Start as a nonprofit, if that's what you want to be. “We always wanted to become a 501(c)(3), but we ran as a profit-making venture for a while,” Brian says. Big mistake. This complicated the application process so much that it took four years to obtain nonprofit status. The Burkes launched the Downing with their savings, taking out a loan to purchase equipment. Before they could be approved for nonprofit status, they had to pay back every penny, and apply with a debt-free clean slate.

Market, market, market. The biggest challenge initially was getting the word out. “We've done fundraisers, having the opera here, Planned Parenthood, the Y. You get different types of people from each organization. We also had a Steve McQueen film festival the first year. That really helped,” Brian says. But the two things that have driven recognition most are an e-newsletter and the Downing's website. “We used the customer lists from two other businesses in our building, an art gallery and a wine club. That gave us our start.” Now the newsletter goes out to 3,000 people every week.

Hire the right professionals. “We have an excellent booking agent, who's been in the business for decades,” Brian says, adding that he did a lot of research to come up with the right name. “Hollywood knows him. He's the money man. He'll says, 'I'd stay away from that movie. You won't make any money.'” Sharon chimes in, “Brian shops for movies with his heart. Our agent shops with his head.”

Keep up with technology, but keep it friendly. “We used to do ticket sales by hand. People would phone in reservations. They didn't have to pay to reserve and sometimes they never showed up. Meanwhile we were holding the reservations and turning other people away,” Brain says. The Downing now has a simple online system to buy tickets with a credit card, but the Burkes are mindful that some of their clientele are wary of the internet. “We sell gift cards. You can use the number on the back to pay online, instead of giving your credit card number,” Sharon says.

Listen to your customers. “We made a mistake with concessions at the beginning,” Brian admits. “We wanted a cafe with fancy desserts and plunge coffeepots.” It took forever to brew coffee, and they were constantly throwing out half a pot. “We'd make regular and decaf, then someone would ask, 'Don't you have French vanilla?'” Sharon recalls. A customer suggested a single-serving machine, which became the perfect solution. Customers could pick from a dozen or more flavored coffees, and every cup was freshly made without any waste.

Consider affinity programs like membership. “Membership was something we always thought of to give the business extra funding, but for tax reasons we couldn't begin until we went nonprofit,” Brian says. In a couple of years, they've added 275 members at $40 a year ($35 for a senior discount), and hope to eventually hit 500. Members receive a discount on ticket prices, as well as special offers from restaurants and other local merchants.

Know when – and how – to ask for help.
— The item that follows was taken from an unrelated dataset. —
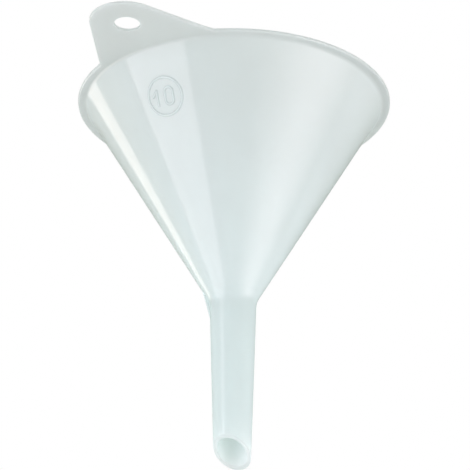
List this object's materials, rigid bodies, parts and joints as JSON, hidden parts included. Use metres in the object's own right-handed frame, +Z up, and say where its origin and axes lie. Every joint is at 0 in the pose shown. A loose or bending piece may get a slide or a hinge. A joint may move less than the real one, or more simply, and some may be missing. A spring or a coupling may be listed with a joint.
{
  "type": "funnel",
  "caption": "Conical translucent plastic laboratory funnel, mouth up, with a flat rim, a hanging tab with a hole, a neck rib and a tapered stem cut on a slant.",
  "frame": {"origin": "on the funnel's axis in the neck plane, where the outside of the cone meets the outside of the stem, which is where a bottle neck or ring centres the cone", "axes": "+Z up the funnel's axis and out of its mouth, -Y towards the hanging tab and the size mark, +X to the right as seen from the tab's side"},
  "size_m": [0.1, 0.1237, 0.1272],
  "materials": {
    "natural_polypropylene": "natural translucent polypropylene, milky with a faint green-grey cast, moulded satin gloss"
  },
  "bodies": {
    "root": {"cone": "natural_polypropylene", "rim_flange": "natural_polypropylene", "hanging_tab": "natural_polypropylene", "stem": "natural_polypropylene", "vent_rib": "natural_polypropylene", "size_ring": "natural_polypropylene", "size_digit_one": "natural_polypropylene", "size_digit_zero": "natural_polypropylene"}
  },
  "joints": []
}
Recently, the Downing had to buy a digital projector because movies simply weren't available on old-fashioned film anymore. The tab was $60,000. Sharon and Brian took a deep breath and signed two loans. Then they launched a fundraising effort, which has succeeded beyond their dreams. Already their Drive to Digital has raised $51,000, including $20,000 in matching funds from an anonymous donor. “It's an amazing experience to see that outpouring of support,” Sharon says, adding proudly that all this money came from individuals, not businesses or professional groups.

Don't live your job 24/7. Sharon and Brian don't find it difficult to work together, but the film center had a way of taking over their lives. “We made a rule that we're not going to talk about the theater at home. We had to get the Downing out of our house. The lines between home and work blur. We have to be watchful about this,” Sharon says.

Plan for a future without you. “We didn't take salaries until last year, when the board of directors pointed out that if something happened to us, the place wouldn't survive,” Sharon says. The dream is to raise enough money to endow a salary, like a professorship. Right now, Brian and Sharon are taking minimal pay, which over time will grow to reasonable salaries. “The board told us we cannot do this gratis,” Brian says.

If you described the Downing to someone who's never been there, they'd roll their eyes. I've heard it referred to as “the dollar-ninety-eight screening room,” but always with a fond smile. This business is a example of the whole being so much more than the sum of its parts -- and a good lesson in what it takes to launch a community-based business. People love the Downing for its eccentricities, and they adore Sharon and Brian. Everybody feels like a stakeholder in the business, which is a key factor in the film center's success.

The Burkes dream of one day adding another screen, and offering educational programs. To that end, they hope to begin tapping into corporate and foundation funds. Meantime, they couldn't be happier with their new careers.

“We thought a lot about what we wanted to do,” Sharon says. “Many people who are retired pursue expensive hobbies – golf, skiing, boating. This is our passion. Our real motivation is that we want to stay connected to life -- the people, the movies, the pop culture.”